A Survey on Integrated Training-Inference Architectures for Large Language Models on Multi-GPU Stream Processors
DOI:
https://doi.org/10.62306/7ds08r28Keywords:
Large Language Models, Multi-GPU Parallelism, Tensor Parallelism, Hardware-Software Co-Design, Compilation FrameworksAbstract
Large language models (LLMs) have revolutionized artificial intelligence, achieving remarkable performance in natural language understanding, generation, and multimodal tasks. However, their unprecedented scale—often comprising billions to trillions of parameters—imposes severe computational demands, particularly in training and inference phases, necessitating advanced parallel processing architectures on multi-GPU arrays. This survey provides a comprehensive overview of integrated training-inference (train-infer) architectures for LLMs on large-scale GPU stream processors, emphasizing multi-GPU stream processing, hypercube tensor parallelism, and hardware-software co-designed compilation frameworks.

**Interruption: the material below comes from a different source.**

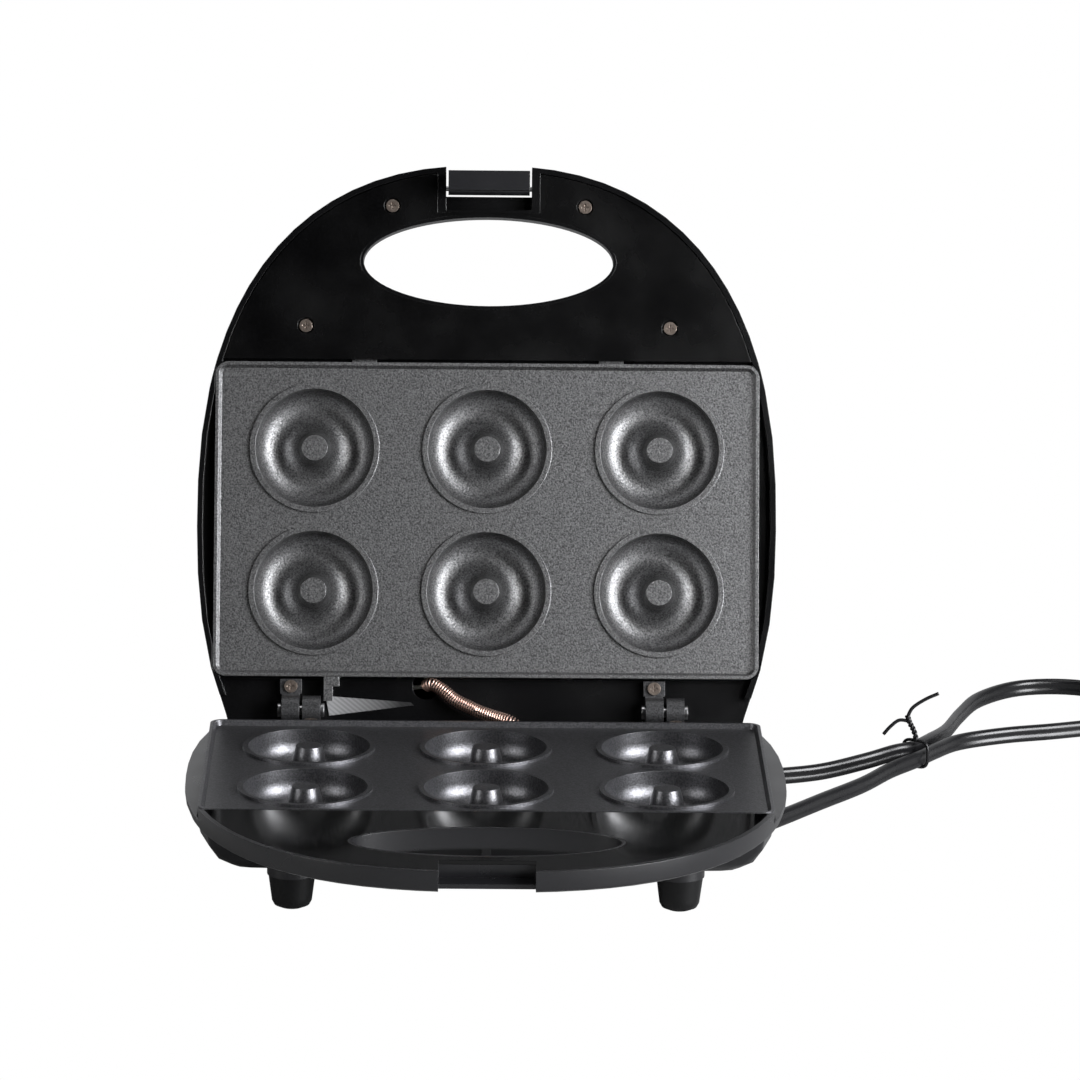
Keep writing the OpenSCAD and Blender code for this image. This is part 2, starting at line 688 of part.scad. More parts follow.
module lid_wires() {
    color("#c8c9cc") lid_place() {
        for (s = [-1, 1]) wire([[s * element_x, element_back + 4, element_z - 1.9], [s * element_x, plate_d / 2, -14],
            [s * 20 - 24, plate_d / 2 + 5, -16], [conduit_lid[0] + s, conduit_lid[1], rear_ledge_z - 4]], 0.9);
        wire([[-21, plate_d / 2 + 0.9, -12.8], [-27, plate_d / 2 - 2.2, -13.2], [-30, plate_d / 2 - 5.7, -13.4],
              [-30, 52, -14.9], [-30, 6, -14.9], [-34, 0, -14.9], [-80, 0, -14.9], [-86.2, 0, -13]], 0.9);
    }
}

// ---------- hinges ----------
// Middles of the arms along x: side 1 for the base's arms, -1 for the lid's
function arm_x(side) = [for (s = [-1, 1]) s * hinge_span + hinge_shift + side * knuckle_offset];

module hinge_arm(x) {
    translate([x, 0, 0]) difference() {
        union() {
            translate([-knuckle_w / 2, lug_y, rear_ledge_z]) cube([knuckle_w, hinge_y - lug_y, strap_top_z - rear_ledge_z]);
            translate([-lug_w / 2, lug_y, rear_ledge_z]) cube([lug_w, lug_l, strap_top_z - rear_ledge_z]);
            translate([-knuckle_w / 2, hinge_y, 0]) rotate([0, 90, 0]) cylinder(h = knuckle_w, r = knuckle_r);
        }
        translate([-knuckle_w, hinge_y, 0]) rotate([0, 90, 0]) cylinder(h = 2 * knuckle_w, r = hinge_pin_r + pin_gap);
        translate([0, lug_y + lug_l / 2, rear_ledge_z - 1]) cylinder(h = 10, r = arm_screw_r);
    }
}

module arm_screws(side) {
    for (x = arm_x(side)) translate([x, lug_y + lug_l / 2, strap_top_z]) screw(screw_head_r, 1.2, 1.2, 6);
}

module hinge_pin(s) {
    color("#77787b") base_place() translate([s * hinge_span + hinge_shift, hinge_y, 0]) rotate([0, 90, 0]) {
        cylinder(h = 2 * pin_half_l, r = hinge_pin_r, center = true);
        for (e = [-1, 1]) translate([0, 0, e * (pin_half_l + pin_head_t / 2)])
            cylinder(h = pin_head_t + eps, r = pin_head_r, center = true);
    }
}

module hinge_arm_base_left() {
    color("#3b3c3f") base_place() hinge_arm(arm_x(1)[0]);
}

module hinge_arm_base_right() {
    color("#3b3c3f") base_place() hinge_arm(arm_x(1)[1]);
}

module hinge_arm_lid_left() {
    color("#3b3c3f") lid_place() hinge_arm(arm_x(-1)[0]);
}

module hinge_arm_lid_right() {
    color("#3b3c3f") lid_place() hinge_arm(arm_x(-1)[1]);
}

module hinge_pin_left() {
    hinge_pin(-1);
}

module hinge_pin_right() {
    hinge_pin(1);
}

module hinge_screws_base() {
    color("#3a322c") base_place() arm_screws(1);
}

module hinge_screws_lid() {
    color("#3a322c") lid_place() arm_screws(-1);
}

// ---------- lid trim, lamps and latch ----------
lamp_x = 8;
lamp_y = split_y - 10.5;
lamp_r = 2.6;

module lamp(s) {
    lid_place() translate([s * lamp_x, lamp_y, 0]) {
        translate([0, 0, skin_z]) cylinder(h = 1.2, r = lamp_r + 0.8);
        translate([0, 0, -flange_h - 0.6]) cylinder(h = flange_h + skin_z + 0.6 + eps, r = lamp_r);
    }
}

module power_lens() {
    color("#8c1512") lamp(-1);
}

module ready_lens() {
    color("#14662a") lamp(1);
}

module lamp_board() {
    color("#2f5a35") lid_place() translate([-14, lamp_y - 3.4, skin_z + 1.2]) cube([28, 6.8, 1.4]);
}

module heat_shield_tongue() {
    color("#8d8e90") lid_place() translate([0, 0, rear_ledge_z]) linear_extrude(0.5)
        polygon([[-64.6, ledge_y + 7], [-63, ledge_y + 15], [-29, ledge_y + 10.6], [-30, ledge_y + 9.4]]);
}

module latch_pin() {
    color("#77787b") lid_place() translate([0, latch_y, -latch_z]) rotate([0, 90, 0])
        cylinder(h = notch_w + 2 * cheek_t - 1.2, r = latch_pin_r, center = true);
}

module latch_clip() {
    color("#202124") lid_place() mirror([0, 0, 1]) difference() {
        union() {
            translate([0, latch_y, latch_z]) rotate([0, 90, 0]) cylinder(h = latch_w, r = latch_barrel_r, center = true);
            translate([-latch_w / 2, latch_plate_y + 0.5, latch_z - latch_barrel_r])
                cube([latch_w, latch_y - latch_plate_y - 0.5, 2 * latch_barrel_r - 0.2]);
            translate([-latch_w / 2, latch_plate_y, hook_z - hook_t])
                cube([latch_w, latch_plate_t, latch_z + latch_barrel_r - 0.2 - hook_z + hook_t]);
            translate([-latch_w / 2, latch_plate_y, hook_z - hook_t]) cube([latch_w, latch_plate_t + 5.2, hook_t]);
        }
        translate([0, latch_y, latch_z]) rotate([0, 90, 0]) cylinder(h = latch_w + 2, r = latch_pin_r + pin_gap, center = true);
    }
}

// ---------- feet ----------
module foot(i) {
    color("#17181a") base_place() translate([feet[i][0], feet[i][1], -base_depth - foot_h]) difference() {
        rotate_extrude() {
            polygon([[0, foot_h], [0, 0], [foot_d / 2 - 4.4, 0], [foot_d / 2 - 2.2, 1], [foot_d / 2 - 1.35, 2.6],
                     [foot_d / 2, foot_h]]);
        }
        translate([0, 0, -1]) cylinder(h = foot_h - 2, r = 3);
        cylinder(h = foot_h + 1, r = 1.6);
    }
}

module foot_front_left() {
    foot(0);
}

module foot_front_right() {
    foot(1);
}

module foot_rear_left() {
    foot(2);
}

module foot_rear_right() {
    foot(3);
}

module foot_screws() {
    color("#8f8f92") base_place() for (p = feet) translate([p[0], p[1], -base_depth - 3]) mirror([0, 0, 1])
        screw(screw_head_r, 1.4, 1.2, 9);
}

// ---------- mains cord ----------
// Middle of the cord from the strain relief to the plug, in the row frame
cord_route = [
    [60, 83.1, 20.2], [60, 88, 20], [61, 95.5, 17], [65, 102.5, 11], [76, 104, 5],
    [96, 98, 3.5], [121, 104.5, 3.5],
    [139, 112, 3.5], [157, 119, 6], [169, 126.5, 7.5], [177.8, 133, 7.5], [186, 149, 6.5], [194, 170, 4.5],
    [202.5, 200, 3.5], [213, 226, 3.5], [232, 245, 3.5], [256, 247, 3.5], [275, 232, 3.5], [279, 208, 3.5],
    [266, 188, 3.5], [243, 177, 3.5], [219, 169, 3.5], [199, 158, 3.5], [187.5, 141, 4.3], [179, 126.6, 4.7],
    [167, 111.7, 4.3], [154, 92, 3.5], [136, 68, 3.5], [118, 43.5, 3.5], [101, 22, 3.5], [80, 8, 3.5],
    [55, 4, 3.5], [34, 14, 3.5], [22, 34, 3.5], [17, 60, 3.5], [13, 84, 3.5],
];
plug_at = cord_route[len(cord_route) - 1];
plug_turn = atan2(plug_at[1] - cord_route[len(cord_route) - 2][1], plug_at[0] - cord_route[len(cord_route) - 2][0]);
steps_per_span = 2;

function spline(a, b, c, d, t) =
    ((2 * b) + (c - a) * t + (2 * a - 5 * b + 4 * c - d) * t * t + (3 * b - a - 3 * c + d) * t * t * t) / 2;

function smooth(points, steps) = let(last = len(points) - 1)
    concat([for (i = [0:last - 1], j = [0:steps - 1])
        spline(points[max(i - 1, 0)], points[i], points[i + 1], points[min(i + 2, last)], j / steps)],
        [points[last]]);

// Closed tube of a section [[across, up], ...] swept along a route
module sweep(route, section, up_hint = [0, 0, 1]) {
    n = len(section);
    last = len(route) - 1;
    points = [for (i = [0:last]) let(
            t = route[min(i + 1, last)] - route[max(i - 1, 0)],
            across = cross(up_hint, t),
            side = across / norm(across),
            up = cross(t, side) / norm(t))
        each [for (s = section) route[i] + side * s[0] + up * s[1]]];
    sides = [for (i = [0:last - 1], j = [0:n - 1])
        let(a = i * n + j, b = i * n + (j + 1) % n)
        each [[a, a + n, b + n], [a, b + n, b]]];
    polyhedron(points, concat(sides, [[for (j = [0:n - 1]) j], [for (j = [n - 1:-1:0]) last * n + j]]));
}

function round_section(r) = [for (a = [0:45:315]) [r * cos(a), r * sin(a)]];

// Flat oval standing on edge
function flat_section(w, h) = let(r = w / 2)
    [[r, -h / 2 + r], [r, h / 2 - r], [r * 0.6, h / 2 - r * 0.3], [0, h / 2],
     [-r, h / 2 - r], [-r, -h / 2 + r], [0, -h / 2], [r * 0.6, -h / 2 + r * 0.3]];

// Round wire through a few points
module wire(points, r, up_hint = [0, 0, 1]) {
    sweep(points, round_section(r), up_hint);
}

module mains_cord() {
    color("#101113") sweep(smooth(cord_route, steps_per_span), flat_section(cord_t, cord_h));
}

module plug_body() {
    color("#141517") translate([plug_at[0], plug_at[1], 0]) rotate([0, 0, plug_turn]) difference() {
        union() {
            translate([0, -3.5, 0]) cube([12, 7, 7.5]);
            translate([10, -6.5, 0]) cube([8, 13, 11]);
            translate([18, -9, 0]) cube([18, 18, 14]);
        }
        for (s = [-1, 1]) translate([29, s * 5 - 3.2, 3.7]) cube([10, 6.4, 6.6]);
    }
}

module plug_pins() {
    color("#c9a14a") translate([plug_at[0], plug_at[1], 0]) rotate([0, 0, plug_turn])
        for (s = [-1, 1]) translate([29, s * 6.35 - 0.75, 3.85]) cube([24, 1.5, 6.3]);
}

module strain_relief() {
    color("#141517") base_place() translate([cord_x, base_back - relief_in, cord_z]) rotate([-90, 0, 0]) difference() {
        union() {
            cylinder(h = relief_in + 2, r = cord_hole_r - 0.2);
            cylinder(h = 2, r = cord_hole_r + 0.5);
            translate([0, 0, relief_in - 2.8]) cylinder(h = 2, r = cord_hole_r + 1.6);
            translate([0, 0, relief_in - 1]) cylinder(h = relief_l - 5, r = cord_h / 2 + 0.1);
        }
        cylinder(h = 8, r = 2.6);
        translate([-10, cord_hole_r - 0.4, -1]) cube([20, 5, 3.2]);
    }
}

module cord_clamp() {
    color("#d8d6cd") base_place() translate([cord_x, base_back - 22, floor_z + 2.6]) difference() {
        translate([-10, -3, 0]) cube([20, 6, 2]);
        for (s = [-1, 1]) translate([s * 7, 0, -1]) cylinder(h = 4, r = 0.9);
    }
}

tie_at = [178.4, 129.8];
tie_turn = 58;
tie_wire_r = 0.8;

// A band round both runs of the cord, its twisted stem, and two loose ends
module twist_tie() {
    stem = [[0.3, 0, 12.2], [-0.8, 0.2, 16], [-2.6, 0.2, 19.5], [-3.6, 0, 22.4]];
    color("#0e0f10") translate([tie_at[0], tie_at[1], 0]) {
        rotate([0, 0, tie_turn]) difference() {
            translate([-tie_wire_r, -6.3, 0]) cube([2 * tie_wire_r, 12.6, 12.8]);
            translate([-2, -5.3, 1]) cube([4, 10.6, 10.8]);
        }
        wire([stem[0], stem[1], stem[2], stem[3], [-1.6, 0, 26], [3.5, 0.4, 29.5], [9, 0, 32.4]], 0.9, [0, 1, 0]);
        wire([stem[2] + [-0.9, 0, 0], [-7, 0.5, 20.5], [-10.5, 0, 18], [-13.4, 0, 14.4]], 0.7, [0, 1, 0]);
    }
}

// ---------- conduit between the halves ----------
conduit_r = 2.85;
conduit_base = [13, base_back - 5];
conduit_lid = [-24, plate_d / 2 + 3.3];
conduit_route = [[-24, hinge_y + 9.3, 7.9], [-21.5, hinge_y + 7, 9.2], [-17, hinge_y + 4.6, 7.2], [-12.6, hinge_y + 2.6, 4.1],
                 [-7, hinge_y + 0.5, 1.8], [-2.5, hinge_y - 1.4, 0.2], [3.6, hinge_y - 3.9, -1.2],
                 [9.6, hinge_y - 6.6, -2.4], [12.6, hinge_y - 7.4, -4.6], [13, hinge_y - 7.4, -6.8]];

module wire_conduit() {
    color("#b0796a") base_place() wire(conduit_route, conduit_r);
}

base_shell();
base_deck();
base_screws();
lower_plate();
lower_plate_screws();
lower_heating_element();
lower_element_clamps();
lower_reflector();
lower_thermostat();
thermal_fuse();
terminal_block();
base_wires();
hinge_arm_base_left();
hinge_arm_base_right();
hinge_pin_left();
hinge_pin_right();
hinge_screws_base();
foot_front_left();
foot_front_right();
foot_rear_left();
foot_rear_right();
foot_screws();
strain_relief();
cord_clamp();
mains_cord();
plug_body();
plug_pins();
twist_tie();
wire_conduit();
lid_cover();
lid_handle_panel();
lid_panel_screws();
upper_plate();
upper_plate_screws();
upper_heating_element();
upper_element_clamps();
upper_reflector();
upper_thermostat();
lid_wires();
power_lens();
ready_lens();
lamp_board();
hinge_arm_lid_left();
hinge_arm_lid_right();
hinge_screws_lid();
heat_shield_tongue();
latch_pin();
latch_clip();
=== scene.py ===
import math

import bpy
import numpy as np
from mathutils import Matrix, Vector


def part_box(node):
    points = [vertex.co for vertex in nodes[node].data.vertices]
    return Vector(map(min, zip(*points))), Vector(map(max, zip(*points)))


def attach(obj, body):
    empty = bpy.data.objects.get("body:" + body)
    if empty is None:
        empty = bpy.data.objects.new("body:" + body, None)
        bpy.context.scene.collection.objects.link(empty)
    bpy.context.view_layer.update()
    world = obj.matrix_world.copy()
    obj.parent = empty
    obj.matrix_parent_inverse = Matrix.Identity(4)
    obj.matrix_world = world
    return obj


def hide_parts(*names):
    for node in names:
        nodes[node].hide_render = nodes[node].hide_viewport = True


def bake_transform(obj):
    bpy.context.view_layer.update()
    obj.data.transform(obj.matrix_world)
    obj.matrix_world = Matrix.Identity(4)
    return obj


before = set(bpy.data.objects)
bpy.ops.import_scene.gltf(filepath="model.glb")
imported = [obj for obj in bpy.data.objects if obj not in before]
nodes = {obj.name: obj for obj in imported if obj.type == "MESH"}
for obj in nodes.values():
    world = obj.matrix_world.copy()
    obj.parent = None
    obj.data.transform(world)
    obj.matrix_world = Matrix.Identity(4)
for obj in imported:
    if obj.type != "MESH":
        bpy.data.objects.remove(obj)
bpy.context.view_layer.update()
MM = 0.001

# ---------- helpers ----------


def spline(points, steps):
    """Points on a Catmull-Rom curve through the given ones, in metres."""
    p = [np.array(q, float) * MM for q in points]
    p = [p[0]] + p + [p[-1]]
    out = []
    for i in range(1, len(p) - 2):
        a, b, c, d = p[i - 1 : i + 3]
        for j in range(steps):
            t = j / steps
            out.append(
                (
                    2 * b
                    + (c - a) * t
                    + (2 * a - 5 * b + 4 * c - d) * t**2
                    + (3 * b - a - 3 * c + d) * t**3
                )
                / 2
            )
    out.append(p[-2])
    return np.array(out)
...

We trace the evolution of parallelism strategies, including data parallelism, pipeline parallelism, and tensor parallelism, highlighting innovations such as cross-cluster pipeline execution, adaptive NIC selection, and spatiotemporal tensor partitioning to mitigate communication overheads and memory bottlenecks in heterogeneous environments [1, 7, 8, 17]. Key challenges, including scalability in non-homogeneous networks and efficient compilation for diverse hardware, are analyzed alongside state-of-the-art solutions like MLIR-based frameworks and RISC-V accelerators [28, 33]. By synthesizing recent advancements, this survey identifies promising directions for scalable, energy-efficient LLM systems, paving the way for broader deployment in edge computing and high-performance clusters.